= Dataset section =
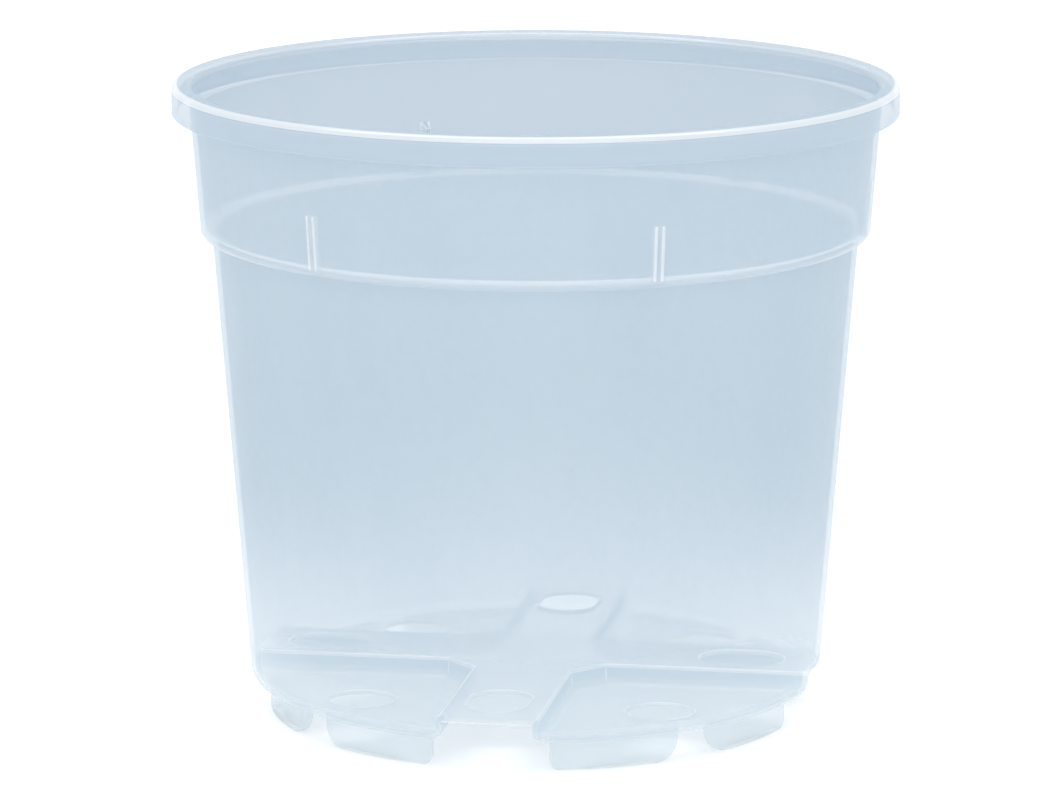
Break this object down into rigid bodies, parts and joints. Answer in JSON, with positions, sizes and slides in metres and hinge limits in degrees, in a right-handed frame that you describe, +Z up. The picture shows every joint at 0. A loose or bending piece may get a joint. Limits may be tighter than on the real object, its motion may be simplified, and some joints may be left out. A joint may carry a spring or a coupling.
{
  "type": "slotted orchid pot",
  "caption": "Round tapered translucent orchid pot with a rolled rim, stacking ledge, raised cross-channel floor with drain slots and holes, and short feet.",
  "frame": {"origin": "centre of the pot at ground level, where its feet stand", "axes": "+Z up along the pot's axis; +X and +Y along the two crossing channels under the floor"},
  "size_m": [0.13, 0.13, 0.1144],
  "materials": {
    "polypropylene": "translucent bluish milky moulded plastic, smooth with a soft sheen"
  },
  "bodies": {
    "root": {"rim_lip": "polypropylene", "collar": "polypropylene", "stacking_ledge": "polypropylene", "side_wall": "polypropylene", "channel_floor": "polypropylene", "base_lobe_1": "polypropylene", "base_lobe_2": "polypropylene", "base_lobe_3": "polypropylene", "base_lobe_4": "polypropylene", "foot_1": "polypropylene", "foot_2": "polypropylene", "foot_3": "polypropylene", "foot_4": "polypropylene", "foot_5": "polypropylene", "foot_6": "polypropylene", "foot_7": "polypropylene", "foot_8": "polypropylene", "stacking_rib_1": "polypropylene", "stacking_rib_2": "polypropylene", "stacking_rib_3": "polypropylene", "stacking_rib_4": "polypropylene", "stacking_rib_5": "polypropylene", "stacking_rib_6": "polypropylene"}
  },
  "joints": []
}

= Problem statement =
Repeat the material from above exactly, word for word.

= Response =
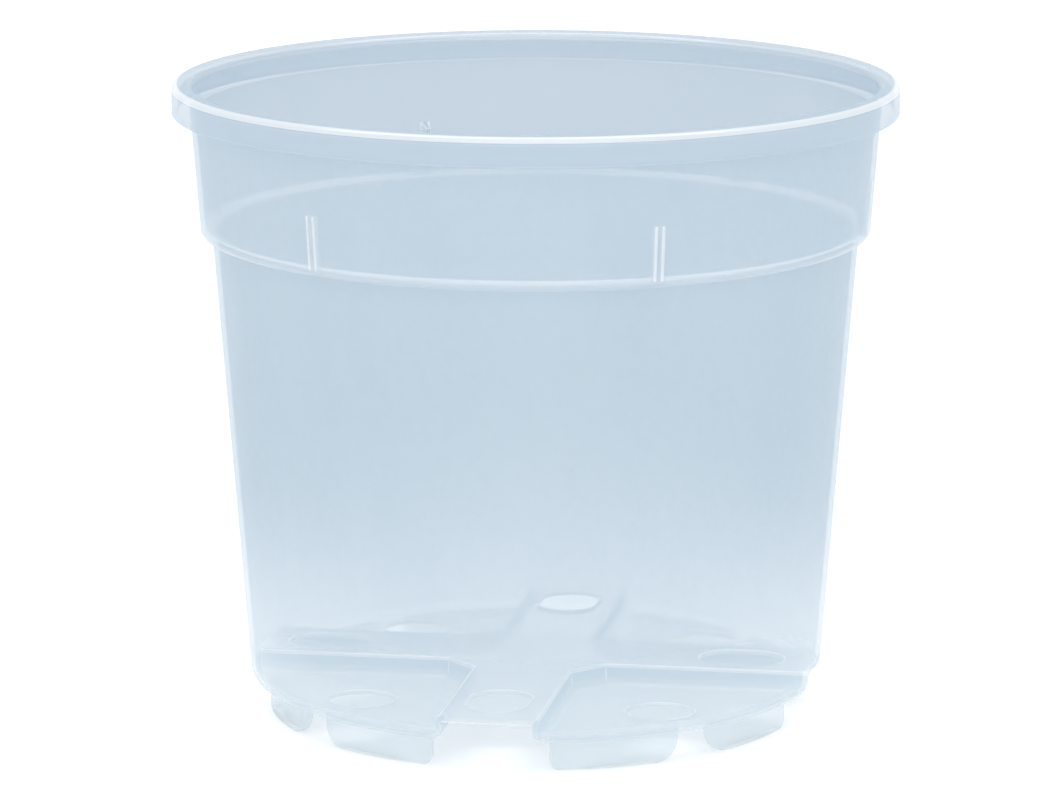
Break this object down into rigid bodies, parts and joints. Answer in JSON, with positions, sizes and slides in metres and hinge limits in degrees, in a right-handed frame that you describe, +Z up. The picture shows every joint at 0. A loose or bending piece may get a joint. Limits may be tighter than on the real object, its motion may be simplified, and some joints may be left out. A joint may carry a spring or a coupling.
{
  "type": "slotted orchid pot",
  "caption": "Round tapered translucent orchid pot with a rolled rim, stacking ledge, raised cross-channel floor with drain slots and holes, and short feet.",
  "frame": {"origin": "centre of the pot at ground level, where its feet stand", "axes": "+Z up along the pot's axis; +X and +Y along the two crossing channels under the floor"},
  "size_m": [0.13, 0.13, 0.1144],
  "materials": {
    "polypropylene": "translucent bluish milky moulded plastic, smooth with a soft sheen"
  },
  "bodies": {
    "root": {"rim_lip": "polypropylene", "collar": "polypropylene", "stacking_ledge": "polypropylene", "side_wall": "polypropylene", "channel_floor": "polypropylene", "base_lobe_1": "polypropylene", "base_lobe_2": "polypropylene", "base_lobe_3": "polypropylene", "base_lobe_4": "polypropylene", "foot_1": "polypropylene", "foot_2": "polypropylene", "foot_3": "polypropylene", "foot_4": "polypropylene", "foot_5": "polypropylene", "foot_6": "polypropylene", "foot_7": "polypropylene", "foot_8": "polypropylene", "stacking_rib_1": "polypropylene", "stacking_rib_2": "polypropylene", "stacking_rib_3": "polypropylene", "stacking_rib_4": "polypropylene", "stacking_rib_5": "polypropylene", "stacking_rib_6": "polypropylene"}
  },
  "joints": []
}